As with cars, so with computers - when did you last check your mouse response? When setting a PC up initially, most of us will feel more comfortable with conservative mouse settings. But after you’ve used your PC for a while, why not try increasing the mouse speed and acceleration parameters? Just tweaking them a little will result in less wrist movement and a PC that feels more responsive.
Thanks for an entertaining and informative magazine, keep up the good work!
John Ellerington
Everyone’s traceable
In the July edition you had a report on how people are using Facebook, Amazon and blogs etc. to track down information about people. Reading this reminded me about how I traced the woman who is now my wife!
We went to University together and were good friends but lost touch afterwards. Wanting to re-establish contact five years later and only knowing a few key facts about her I set to work. First stop was our University’s Alumni page where they have a “Who’s doing what” page.
This gave me the name of the town she was living in, what line of work she was in and that she worked for a “major retailer”. I then searched the electoral roll and found her address. An additional search on this site provided the names of the three people she was house-sharing with. A phone book search then turned up the phone number listed under one of these other names.
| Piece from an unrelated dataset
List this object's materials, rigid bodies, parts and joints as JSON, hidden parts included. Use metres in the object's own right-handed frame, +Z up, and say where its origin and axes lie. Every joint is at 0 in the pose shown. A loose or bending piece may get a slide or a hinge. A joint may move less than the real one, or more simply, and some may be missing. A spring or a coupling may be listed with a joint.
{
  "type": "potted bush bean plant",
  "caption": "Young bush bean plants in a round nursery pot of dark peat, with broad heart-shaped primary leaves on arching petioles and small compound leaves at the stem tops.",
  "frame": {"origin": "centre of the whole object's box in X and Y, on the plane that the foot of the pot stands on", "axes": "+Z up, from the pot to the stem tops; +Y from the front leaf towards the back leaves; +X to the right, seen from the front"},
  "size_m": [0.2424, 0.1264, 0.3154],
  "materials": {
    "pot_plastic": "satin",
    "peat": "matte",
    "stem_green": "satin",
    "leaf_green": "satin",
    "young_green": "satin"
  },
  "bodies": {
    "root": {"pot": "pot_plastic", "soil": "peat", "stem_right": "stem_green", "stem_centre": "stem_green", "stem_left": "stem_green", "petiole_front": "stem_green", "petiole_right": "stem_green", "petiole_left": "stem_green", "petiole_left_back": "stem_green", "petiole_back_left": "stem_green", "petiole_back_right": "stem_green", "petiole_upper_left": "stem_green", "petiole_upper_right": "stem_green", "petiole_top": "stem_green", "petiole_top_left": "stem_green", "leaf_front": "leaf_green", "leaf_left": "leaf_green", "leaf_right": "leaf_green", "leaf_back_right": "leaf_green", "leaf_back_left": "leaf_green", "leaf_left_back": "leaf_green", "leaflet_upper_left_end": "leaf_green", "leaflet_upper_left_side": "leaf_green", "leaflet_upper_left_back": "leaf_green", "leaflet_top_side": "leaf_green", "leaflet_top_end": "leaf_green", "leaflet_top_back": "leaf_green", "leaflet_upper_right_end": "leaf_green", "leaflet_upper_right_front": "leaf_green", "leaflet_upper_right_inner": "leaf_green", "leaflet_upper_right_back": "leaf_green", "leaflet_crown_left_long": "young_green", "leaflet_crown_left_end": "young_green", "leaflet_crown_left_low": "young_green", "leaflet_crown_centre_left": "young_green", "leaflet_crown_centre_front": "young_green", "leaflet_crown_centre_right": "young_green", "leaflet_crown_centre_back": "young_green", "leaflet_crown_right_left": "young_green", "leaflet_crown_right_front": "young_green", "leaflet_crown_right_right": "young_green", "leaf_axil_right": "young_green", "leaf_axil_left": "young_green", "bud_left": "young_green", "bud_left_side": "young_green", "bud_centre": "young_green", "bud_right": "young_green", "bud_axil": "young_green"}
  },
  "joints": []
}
Finally a Google search turned up a webpage of a charity in the same town with someone of the same name doing the same line of work as I discovered earlier. One email later and we re-established contact! Some months later we started dating and two years ago got married! My wife didn’t (and still doesn’t) have much of a “web presence” in the form of blogs or social networking but in four steps I had all the information I needed. The moral of this story is that you don’t have to use these sorts of sites to be traceable.
Phil C.
Nokia N95 voice quality
Your review of the Nokia N95 (July 2007) cause me some amusement following my recent experience with a Nokia E50. Having switched service providers, and having been presented with a shiny new E50 fully of useful features for the business user, I spent several hours transferring my address book from my previous handset, digesting the E50’s manual, and generally getting to grips with its little quirks, only to get complaints of a severe echo on the line from anyone speaking to me on the phone.
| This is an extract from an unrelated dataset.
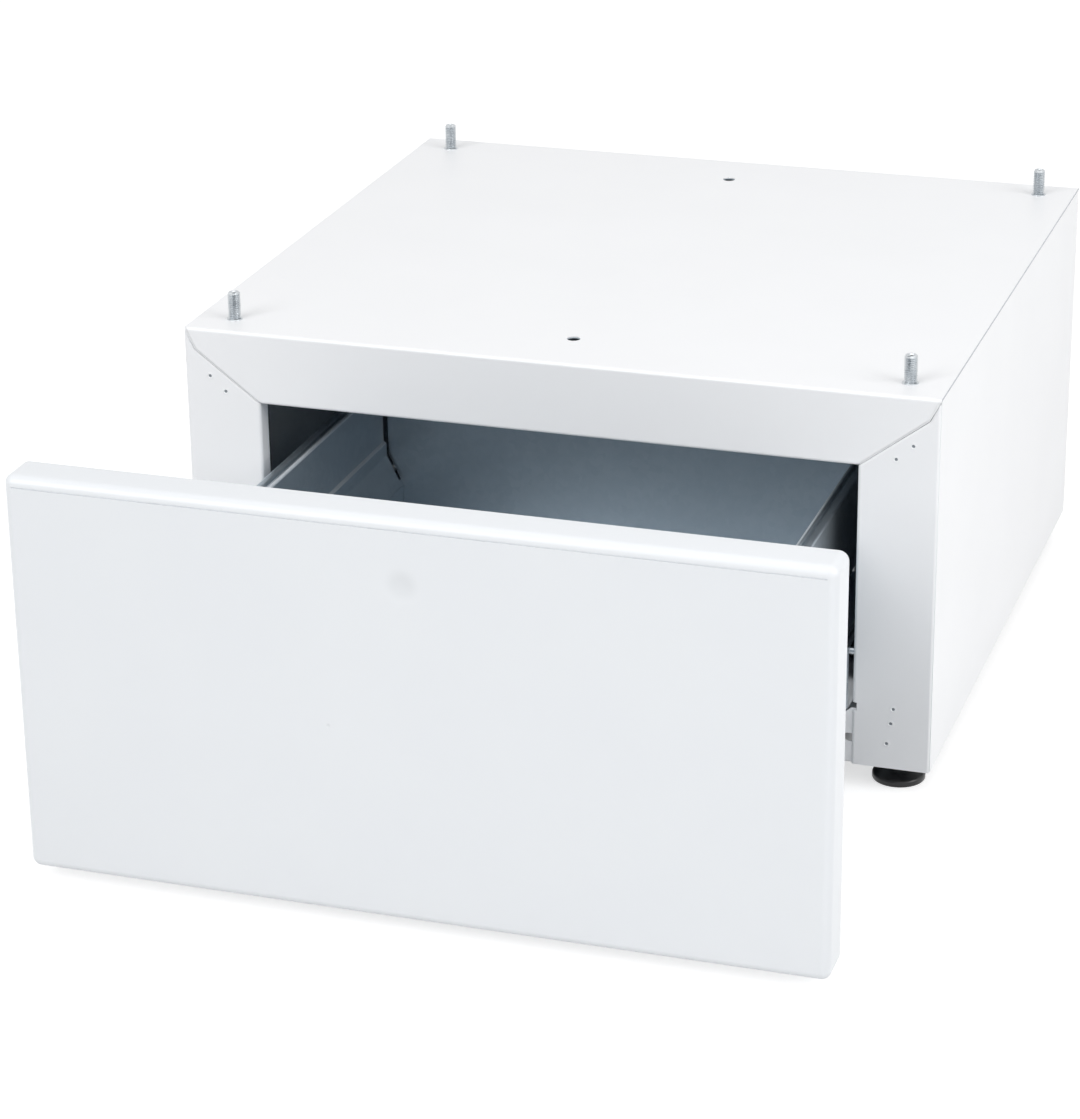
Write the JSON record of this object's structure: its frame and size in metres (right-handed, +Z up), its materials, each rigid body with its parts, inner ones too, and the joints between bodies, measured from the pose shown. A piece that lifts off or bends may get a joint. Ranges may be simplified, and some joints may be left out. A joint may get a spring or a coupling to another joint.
{
  "type": "washer pedestal drawer",
  "caption": "White sheet-steel pedestal for a washing machine, with a pull-out drawer on ball-bearing slides, threaded studs on top and screw feet below.",
  "frame": {"origin": "on the floor, in the middle of the footprint with the drawer pulled out as it stands", "axes": "+Z up, +Y to the rear, so the drawer pulls out along -Y; +X to the right seen from the front"},
  "size_m": [0.596, 0.8846, 0.3425],
  "materials": {
    "white_powder_coat": "satin",
    "white_front_enamel": "satin",
    "zinc_sheet": "satin",
    "slide_steel": "bright zinc plated",
    "bearing_steel": "polished",
    "plated_steel": "zinc plated",
    "black_plastic": "semi gloss",
    "clear_rubber": "matte"
  },
  "bodies": {
    "cabinet": {"top_panel": "white_powder_coat", "side_panel_left": "white_powder_coat", "side_panel_right": "white_powder_coat", "back_panel": "white_powder_coat", "bottom_rail_front": "white_powder_coat", "bottom_rail_rear": "white_powder_coat", "stud_rail_left": "zinc_sheet", "stud_rail_right": "zinc_sheet", "post_front_left": "zinc_sheet", "post_front_right": "zinc_sheet", "post_rear_left": "zinc_sheet", "post_rear_right": "zinc_sheet", "foot_bracket_front_left": "zinc_sheet", "foot_bracket_front_right": "zinc_sheet", "foot_bracket_rear_left": "zinc_sheet", "foot_bracket_rear_right": "zinc_sheet", "studs": "plated_steel", "weld_nuts": "zinc_sheet", "lock_nuts": "plated_steel", "back_screws": "plated_steel", "slide_bracket_left": "zinc_sheet", "slide_bracket_right": "zinc_sheet", "tie_screws": "plated_steel", "slide_screws": "plated_steel", "slide_outer_left": "slide_steel", "slide_outer_right": "slide_steel"},
    "middle_left": {"slide_middle_left": "slide_steel"},
    "middle_right": {"slide_middle_right": "slide_steel"},
    "cage_outer_left": {"cage_outer_left": "bearing_steel", "balls_outer_left": "bearing_steel"},
    "cage_outer_right": {"cage_outer_right": "bearing_steel", "balls_outer_right": "bearing_steel"},
    "cage_inner_left": {"cage_inner_left": "bearing_steel", "balls_inner_left": "bearing_steel"},
    "cage_inner_right": {"cage_inner_right": "bearing_steel", "balls_inner_right": "bearing_steel"},
    "drawer": {"slide_inner_left": "slide_steel", "slide_inner_right": "slide_steel", "front_skin": "white_front_enamel", "front_cover": "zinc_sheet", "front_stiffener": "zinc_sheet", "box_front": "zinc_sheet", "box_floor": "zinc_sheet", "box_side_left": "zinc_sheet", "box_side_right": "zinc_sheet", "box_back": "zinc_sheet", "runner_rail_left": "zinc_sheet", "runner_rail_right": "zinc_sheet", "runner_screws": "plated_steel", "front_screws": "plated_steel", "bumpers": "clear_rubber"},
    "foot_front_left": {"pad_front_left": "black_plastic"},
    "spindle_front_left": {"spindle_front_left": "plated_steel"},
    "foot_front_right": {"pad_front_right": "black_plastic"},
    "spindle_front_right": {"spindle_front_right": "plated_steel"},
    "foot_rear_left": {"pad_rear_left": "black_plastic"},
    "spindle_rear_left": {"spindle_rear_left": "plated_steel"},
    "foot_rear_right": {"pad_rear_right": "black_plastic"},
    "spindle_rear_right": {"spindle_rear_right": "plated_steel"}
  },
  "joints": [
    {"name": "drawer_slide", "type": "slide", "parent": "cabinet", "child": "drawer", "axis": [0, -1, 0], "range_m": [-0.285, 0.165]},
    {"name": "middle_slide_left", "type": "slide", "parent": "cabinet", "child": "middle_left", "axis": [0, -1, 0], "range_m": [-0.143, 0.083]},
    {"name": "middle_slide_right", "type": "slide", "parent": "cabinet", "child": "middle_right", "axis": [0, -1, 0], "range_m": [-0.143, 0.083]},
    {"name": "cage_outer_slide_left", "type": "slide", "parent": "cabinet", "child": "cage_outer_left", "axis": [0, -1, 0], "range_m": [-0.07175, 0.04175]},
    {"name": "cage_outer_slide_right", "type": "slide", "parent": "cabinet", "child": "cage_outer_right", "axis": [0, -1, 0], "range_m": [-0.07175, 0.04175]},
    {"name": "cage_inner_slide_left", "type": "slide", "parent": "cabinet", "child": "cage_inner_left", "axis": [0, -1, 0], "range_m": [-0.21425, 0.12425]},
    {"name": "cage_inner_slide_right", "type": "slide", "parent": "cabinet", "child": "cage_inner_right", "axis": [0, -1, 0], "range_m": [-0.21425, 0.12425]},
    {"name": "height_front_left", "type": "slide", "parent": "cabinet", "child": "foot_front_left", "axis": [0, 0, -1], "range_m": [-0.003, 0.012]},
    {"name": "turn_front_left", "type": "hinge", "parent": "foot_front_left", "child": "spindle_front_left", "pos_m": [-0.268, -0.0943, 0.0205], "axis": [0, 0, -1], "range_deg": [-745, 2905]},
    {"name": "height_front_right", "type": "slide", "parent": "cabinet", "child": "foot_front_right", "axis": [0, 0, -1], "range_m": [-0.003, 0.012]},
    {"name": "turn_front_right", "type": "hinge", "parent": "foot_front_right", "child": "spindle_front_right", "pos_m": [0.268, -0.0943, 0.0205], "axis": [0, 0, -1], "range_deg": [-745, 2905]},
    {"name": "height_rear_left", "type": "slide", "parent": "cabinet", "child": "foot_rear_left", "axis": [0, 0, -1], "range_m": [-0.003, 0.012]},
    {"name": "turn_rear_left", "type": "hinge", "parent": "foot_rear_left", "child": "spindle_rear_left", "pos_m": [-0.268, 0.4107, 0.0205], "axis": [0, 0, -1], "range_deg": [-745, 2905]},
    {"name": "height_rear_right", "type": "slide", "parent": "cabinet", "child": "foot_rear_right", "axis": [0, 0, -1], "range_m": [-0.003, 0.012]},
    {"name": "turn_rear_right", "type": "hinge", "parent": "foot_rear_right", "child": "spindle_rear_right", "pos_m": [0.268, 0.4107, 0.0205], "axis": [0, 0, -1], "range_deg": [-745, 2905]}
  ],
  "couplings": [
    {"joint": "middle_slide_left", "follows": "drawer_slide", "ratio": 0.5},
    {"joint": "middle_slide_right", "follows": "drawer_slide", "ratio": 0.5},
    {"joint": "cage_outer_slide_left", "follows": "drawer_slide", "ratio": 0.25},
    {"joint": "cage_outer_slide_right", "follows": "drawer_slide", "ratio": 0.25},
    {"joint": "cage_inner_slide_left", "follows": "drawer_slide", "ratio": 0.75},
    {"joint": "cage_inner_slide_right", "follows": "drawer_slide", "ratio": 0.75},
    {"joint": "turn_front_left", "follows": "height_front_left", "rad_per_m": 4188.8},
    {"joint": "turn_front_right", "follows": "height_front_right", "rad_per_m": 4188.8},
    {"joint": "turn_rear_left", "follows": "height_rear_left", "rad_per_m": 4188.8},
    {"joint": "turn_rear_right", "follows": "height_rear_right", "rad_per_m": 4188.8}
  ]
}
A quick trawl of the internet revealed so many threads reporting similar problems that one might suspect a design fault. My amusement with your review of the N95 mobile phone was that there was not a single comment in whole page about the phone’s ability to make calls, presumably the primary function of a mobile??? My own recent experience shows that this should not be taken for granted!
Trevor Towler
Four Thirds failing
Gordon Laing says that Olympus has a good chance of being one of the three surviving big players in the DSLR market (PCW June 2007). Not if they stick with the technological and optical dead end that is the Four Thirds system, with the limitations of its very small sensor and tiny photosites.
The latter is the major factor in restricting image quality. Ten megapixels is about the limit that can be stuffed on to a sensor measuring only 18x13 mm (the near universal APS-C format is 24x16 mm), while maintaining reasonable noise performance. The marketing advantages of dust removal, in-camera shake reduction and live preview are not specific to the Four Thirds system and other manufacturers already provide them.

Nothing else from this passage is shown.